Goal:
Reproduce each of the lines word for word.

Data provided:
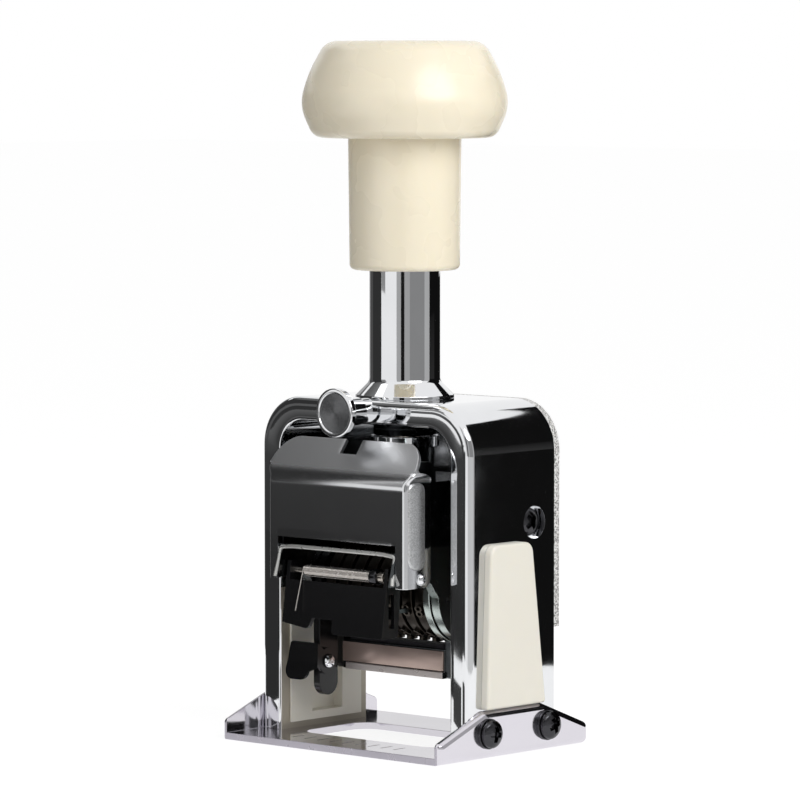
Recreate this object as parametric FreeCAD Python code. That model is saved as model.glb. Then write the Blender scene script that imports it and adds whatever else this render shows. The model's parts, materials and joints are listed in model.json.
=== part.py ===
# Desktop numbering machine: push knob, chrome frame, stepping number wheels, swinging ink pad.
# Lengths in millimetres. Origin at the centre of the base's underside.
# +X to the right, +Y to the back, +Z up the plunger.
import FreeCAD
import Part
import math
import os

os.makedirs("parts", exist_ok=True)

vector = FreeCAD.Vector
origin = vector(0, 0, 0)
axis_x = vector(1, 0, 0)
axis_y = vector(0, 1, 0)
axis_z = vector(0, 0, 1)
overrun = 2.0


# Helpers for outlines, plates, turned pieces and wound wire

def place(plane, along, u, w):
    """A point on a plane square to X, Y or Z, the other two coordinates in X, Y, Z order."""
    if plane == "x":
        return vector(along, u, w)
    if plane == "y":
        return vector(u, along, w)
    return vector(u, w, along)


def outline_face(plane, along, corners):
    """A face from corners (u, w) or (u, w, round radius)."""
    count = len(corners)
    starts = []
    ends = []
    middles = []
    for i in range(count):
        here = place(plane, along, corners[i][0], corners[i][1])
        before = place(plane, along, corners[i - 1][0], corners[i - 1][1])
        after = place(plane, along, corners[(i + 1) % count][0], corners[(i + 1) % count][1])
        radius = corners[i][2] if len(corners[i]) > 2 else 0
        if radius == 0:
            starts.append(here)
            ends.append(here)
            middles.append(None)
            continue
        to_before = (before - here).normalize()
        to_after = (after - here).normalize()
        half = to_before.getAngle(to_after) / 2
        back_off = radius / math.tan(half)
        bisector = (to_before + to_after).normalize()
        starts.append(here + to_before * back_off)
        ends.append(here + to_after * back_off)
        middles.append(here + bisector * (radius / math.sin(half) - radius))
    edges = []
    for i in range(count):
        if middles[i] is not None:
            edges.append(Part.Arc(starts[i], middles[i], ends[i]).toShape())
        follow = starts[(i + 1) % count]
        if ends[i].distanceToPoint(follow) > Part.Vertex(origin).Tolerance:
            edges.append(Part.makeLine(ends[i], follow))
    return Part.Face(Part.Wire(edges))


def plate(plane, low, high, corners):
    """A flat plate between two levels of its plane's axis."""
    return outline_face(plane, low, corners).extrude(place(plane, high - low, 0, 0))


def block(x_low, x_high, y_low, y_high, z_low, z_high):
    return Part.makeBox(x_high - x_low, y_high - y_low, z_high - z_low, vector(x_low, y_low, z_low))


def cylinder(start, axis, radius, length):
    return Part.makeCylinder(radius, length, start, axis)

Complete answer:
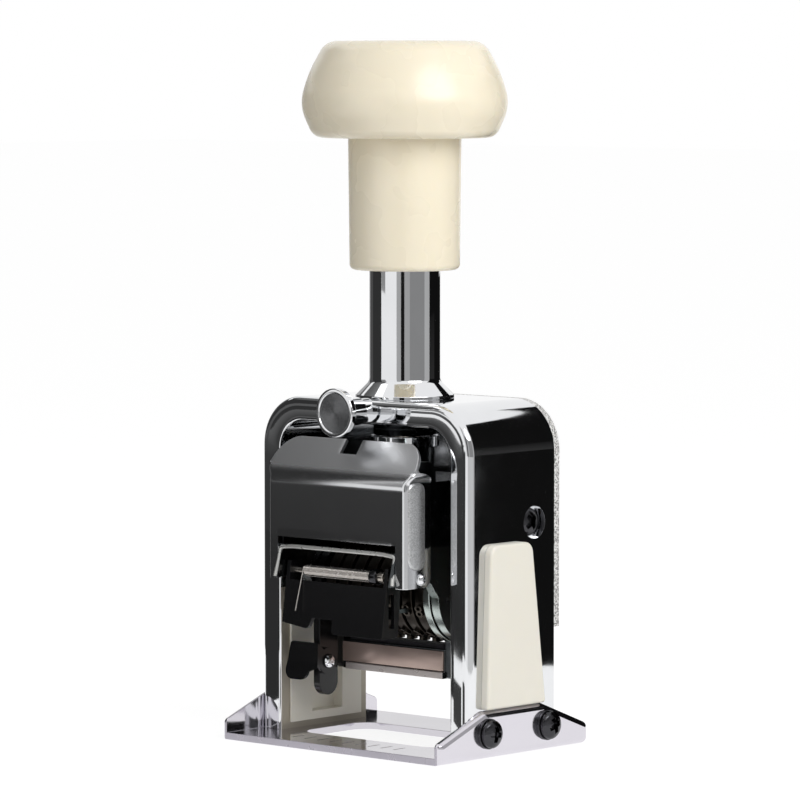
Recreate this object as parametric FreeCAD Python code. That model is saved as model.glb. Then write the Blender scene script that imports it and adds whatever else this render shows. The model's parts, materials and joints are listed in model.json.
=== part.py ===
# Desktop numbering machine: push knob, chrome frame, stepping number wheels, swinging ink pad.
# Lengths in millimetres. Origin at the centre of the base's underside.
# +X to the right, +Y to the back, +Z up the plunger.
import FreeCAD
import Part
import math
import os

os.makedirs("parts", exist_ok=True)

vector = FreeCAD.Vector
origin = vector(0, 0, 0)
axis_x = vector(1, 0, 0)
axis_y = vector(0, 1, 0)
axis_z = vector(0, 0, 1)
overrun = 2.0


# Helpers for outlines, plates, turned pieces and wound wire

def place(plane, along, u, w):
    """A point on a plane square to X, Y or Z, the other two coordinates in X, Y, Z order."""
    if plane == "x":
        return vector(along, u, w)
    if plane == "y":
        return vector(u, along, w)
    return vector(u, w, along)


def outline_face(plane, along, corners):
    """A face from corners (u, w) or (u, w, round radius)."""
    count = len(corners)
    starts = []
    ends = []
    middles = []
    for i in range(count):
        here = place(plane, along, corners[i][0], corners[i][1])
        before = place(plane, along, corners[i - 1][0], corners[i - 1][1])
        after = place(plane, along, corners[(i + 1) % count][0], corners[(i + 1) % count][1])
        radius = corners[i][2] if len(corners[i]) > 2 else 0
        if radius == 0:
            starts.append(here)
            ends.append(here)
            middles.append(None)
            continue
        to_before = (before - here).normalize()
        to_after = (after - here).normalize()
        half = to_before.getAngle(to_after) / 2
        back_off = radius / math.tan(half)
        bisector = (to_before + to_after).normalize()
        starts.append(here + to_before * back_off)
        ends.append(here + to_after * back_off)
        middles.append(here + bisector * (radius / math.sin(half) - radius))
    edges = []
    for i in range(count):
        if middles[i] is not None:
            edges.append(Part.Arc(starts[i], middles[i], ends[i]).toShape())
        follow = starts[(i + 1) % count]
        if ends[i].distanceToPoint(follow) > Part.Vertex(origin).Tolerance:
            edges.append(Part.makeLine(ends[i], follow))
    return Part.Face(Part.Wire(edges))


def plate(plane, low, high, corners):
    """A flat plate between two levels of its plane's axis."""
    return outline_face(plane, low, corners).extrude(place(plane, high - low, 0, 0))


def block(x_low, x_high, y_low, y_high, z_low, z_high):
    return Part.makeBox(x_high - x_low, y_high - y_low, z_high - z_low, vector(x_low, y_low, z_low))


def cylinder(start, axis, radius, length):
    return Part.makeCylinder(radius, length, start, axis)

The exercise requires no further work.